With our European colleagues we are concerned that short-run responses to the invasion of Ukraine and the dramatic impact on oil and gas prices should not hamper moves to a better long-term enduring energy market design. Balancing short-run emergency action with future proofing requires a deep understanding of the way markets and politics work and interact.
I want to conclude by stressing the value of analytical and empirical research for energy policy that is characteristic of CEEM’s purpose and activity. Energy policy research, in contrast to often dubious macro-economics, tends to be undervalued by professional economists but it relies on, and makes substantive contributions to, economic theory, as Marcel Boiteux demonstrated. My first theoretical work on electricity markets (with Richard Green) applied supply function theory to the newly privatised English electricity industry that created a price-setting duopoly with substantial market power. Our research suggested creating five companies would deliver a competitive outcome, confirmed by later developments.
Risk and risk allocation are underappreciated by policy makers. Fabien Roques wrote an excellent PhD on the special risks facing the finance of nuclear power. The cost of risk is also often poorly understood. Many assume that it cannot be reduced but merely reallocated.
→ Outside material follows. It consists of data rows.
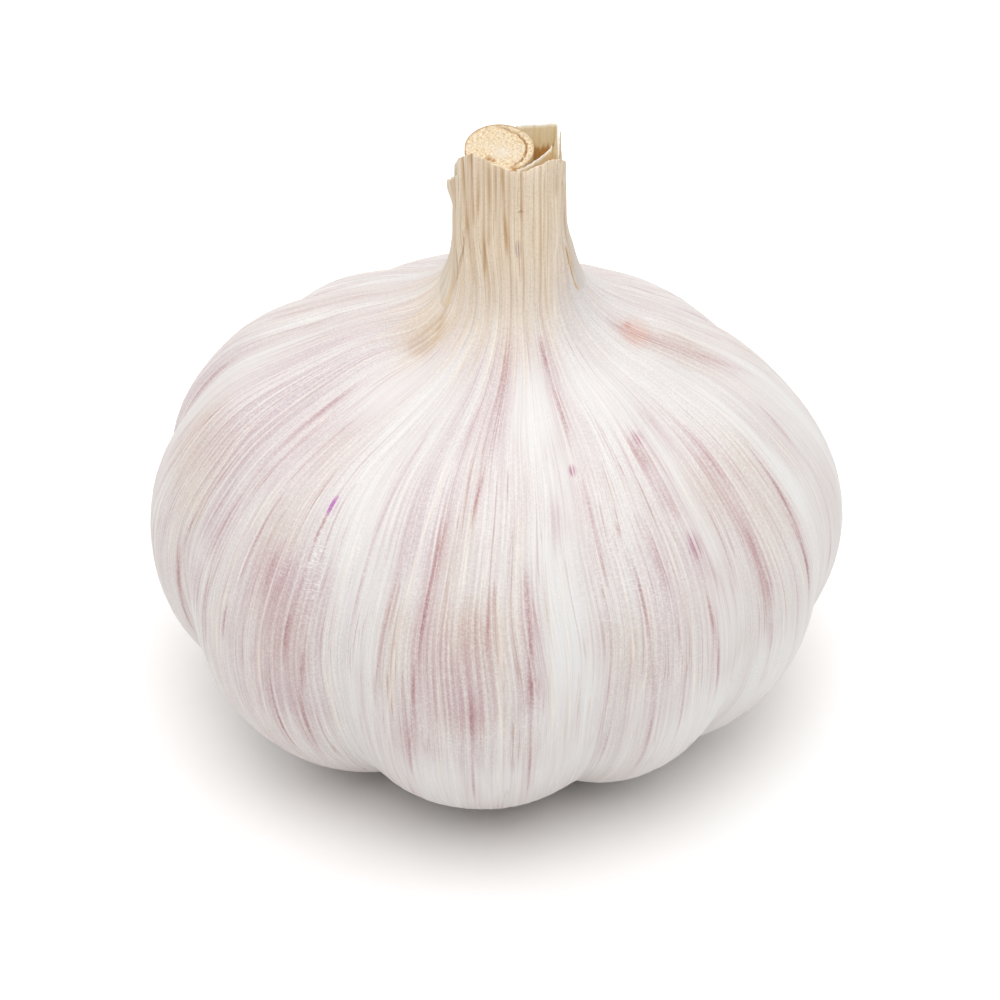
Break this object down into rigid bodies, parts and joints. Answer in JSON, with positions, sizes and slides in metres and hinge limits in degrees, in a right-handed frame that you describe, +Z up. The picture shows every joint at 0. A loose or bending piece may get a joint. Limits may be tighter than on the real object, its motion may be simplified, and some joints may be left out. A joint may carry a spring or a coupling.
{
  "type": "garlic bulb",
  "caption": "Whole garlic bulb: lobed cloves in streaked paper skin, standing on its root plate, with a dry neck and a cut flower stalk.",
  "frame": {"origin": "middle of the root plate's flat underside, which the bulb stands on", "axes": "+Z up along the neck, -Y towards the front, +X to the right seen from the front"},
  "size_m": [0.0601, 0.0595, 0.0563],
  "materials": {
    "bulb_paper": "dry papery skin, white to pale pink with mauve streaks, satin",
    "stalk_pith": "dry granular pith with a thin brown rim, matte",
    "sheath_paper": "dry ribbed leaf base, straw coloured, matte",
    "neck_leaf": "dry ribbed leaf, tan, matte",
    "root_wood": "dry root plate with trimmed roots, matte brown"
  },
  "bodies": {
    "root": {"wrapped_bulb": "bulb_paper", "flower_stalk": "stalk_pith", "inner_sheath": "sheath_paper", "left_neck_leaf": "neck_leaf", "right_neck_leaf": "neck_leaf", "root_plate": "root_wood"}
  },
  "joints": []
}
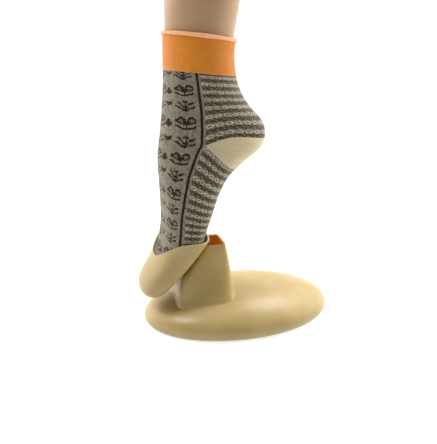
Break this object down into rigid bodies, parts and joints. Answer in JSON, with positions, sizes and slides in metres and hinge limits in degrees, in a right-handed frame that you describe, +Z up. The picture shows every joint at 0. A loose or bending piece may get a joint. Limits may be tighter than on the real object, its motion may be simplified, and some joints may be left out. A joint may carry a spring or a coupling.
{
  "type": "sock display stand",
  "caption": "Foot form standing on its toes in a cup that hooks onto a hollow post on a weighted oval base, dressed in a knitted ankle sock with a rolled cuff.",
  "frame": {"origin": "centre of the oval underside, on the ground, on the anti-slip pad's lower face", "axes": "+Z up along the leg, +X from the toes towards the heel along the oval's long axis, +Y to the foot's side; the part is symmetric about the plane Y = 0"},
  "size_m": [0.225, 0.1406, 0.3951],
  "materials": {
    "stand_plastic": "satin injection-moulded plastic in a warm tan",
    "cover_plastic": "matt dark plastic",
    "pad_foam": "matt closed-cell foam rubber",
    "ballast_iron": "as cast",
    "screw_steel": "zinc plated",
    "form_plastic": "matt blow-moulded plastic, brown beige",
    "pattern_knit": "fine heathered knit with two-colour patterns",
    "cream_knit": "fine plain knit, cream",
    "orange_knit": "fine ribbed knit, orange",
    "peach_knit": "fine plain knit rolled on itself, peach"
  },
  "bodies": {
    "stand": {"base_shell": "stand_plastic", "base_bottom_cover": "cover_plastic", "ballast_plate": "ballast_iron", "anti_slip_pad": "pad_foam", "post": "stand_plastic", "cover_screw_1": "screw_steel", "cover_screw_2": "screw_steel", "cover_screw_3": "screw_steel", "cover_screw_4": "screw_steel", "ballast_screw_1": "screw_steel", "ballast_screw_2": "screw_steel", "post_screw_1": "screw_steel", "post_screw_2": "screw_steel"},
    "toe_cup": {"toe_cup": "stand_plastic"},
    "foot_form": {"foot_form": "form_plastic", "foot_form_top_cap": "form_plastic", "sock_body": "pattern_knit", "sock_heel": "cream_knit", "sock_toe": "cream_knit", "sock_cuff": "orange_knit", "sock_cuff_edge": "peach_knit"}
  },
  "joints": [
    {"name": "toe_cup_lift", "type": "slide", "parent": "stand", "child": "toe_cup", "axis": [0, 0, 1], "range_m": [0, 0.08]},
    {"name": "foot_form_pull", "type": "slide", "parent": "toe_cup", "child": "foot_form", "axis": [0.5299, 0, 0.848], "range_m": [0, 0.12]}
  ]
}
Economic theory shows this to be false. Good contract design can reduce risk while preserving sufficient incentives to manage it. I have already mentioned the new finance model for our next nuclear power station which, by a better allocation of risk, could almost halve the cost of its power. Finally, public economics, as Marcel Boiteux demonstrated, can guide equitable ways of financing the increasing share of fixed costs in the future low-carbon electricity market. Let me end by saying that we face challenges in making the transition to net zero, but they also offer wonderful opportunities for research groups like CEEM to make really valuable contributions to the policy debate, and to making that transition fairer and less costly than might otherwise be the case. Thank you.